Insight: Each project should tell a story. When presenting your portfolio, explain why you chose each project, the insights you gained, and the challenges you faced.
3.2 Document and Publish Your Projects
Documenting your process is just as important as the analysis itself. Detailed documentation helps potential employers see your problem-solving approach.
Key Sections for Documentation:
- Problem Statement: Define the problem and why it’s interesting or valuable.
- EDA and Data Cleaning: Summarize the data preprocessing steps.
- Modeling: Explain your choice of algorithms and the metrics used for evaluation.
- Results: Summarize findings and potential future work.
Tools for Publishing:
- GitHub: Ideal for sharing code and documentation.
- Tableau Public: Great for visualizations if you want to create interactive dashboards.
Insight: Publishing on platforms like Medium or LinkedIn adds visibility to your work. It’s a fantastic way to showcase your expertise and dedication.
Networking and Job Search (Weeks 11–12)
Networking and applying strategically are critical final steps in your journey.
4.1 Leverage LinkedIn and Online Communities
Building connections in the data science field can open doors to job opportunities and mentorship.
Networking Tips:
- Join LinkedIn groups, such as Data Science Central or Kaggle groups, and contribute by sharing insights or engaging in discussions.
- Participate in data science meetups or virtual conferences to connect with professionals.
Insight: Networking isn’t just about job searching. It’s also a way to learn from others’ experiences, gain industry insights, and stay motivated on your journey.
4.2 Tailor Your Resume and LinkedIn Profile
Emphasize your skills, projects, and accomplishments in a clear, concise way.
Resume Essentials:
- Include a skills section that highlights your proficiency in Python, SQL, machine learning, and data visualization.
- Projects: Briefly summarize each project and the skills/tools you used.
Insight: Don’t overlook the LinkedIn recommendations feature. Request a few endorsements from mentors or colleagues to make your profile stand out.
4.3 Prepare for Data Science Interviews
Interviews typically involve technical, analytical, and behavioral questions.
Interview Prep Steps:
- Review basic data science questions related to probability, statistics, and algorithms.
- Practice explaining your projects and thought process, focusing on challenges and solutions.
Mock Interview Resources:
- Pramp and Leetcode for coding questions and technical mock interviews.

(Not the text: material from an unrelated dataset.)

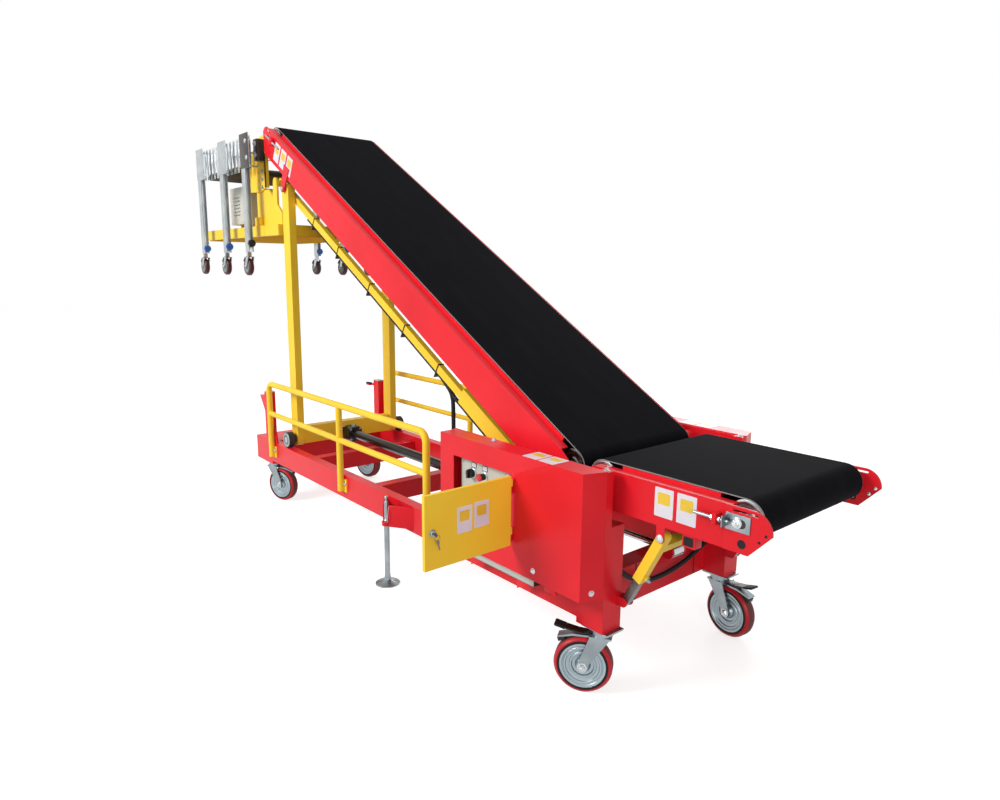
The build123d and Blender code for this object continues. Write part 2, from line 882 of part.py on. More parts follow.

Insight: Practice articulating complex concepts simply, as you may need to explain your approach to non-technical stakeholders in interviews.
Conclusion
Becoming a data scientist in three months requires dedication, effective learning resources, and a structured plan. By following this guide, you can gain the fundamental skills and hands-on experience to secure an entry-level data science position. Remember, the key to success in data science lies in continuous learning, staying updated with industry trends, and building a robust portfolio. Good luck with your journey into the world of data science!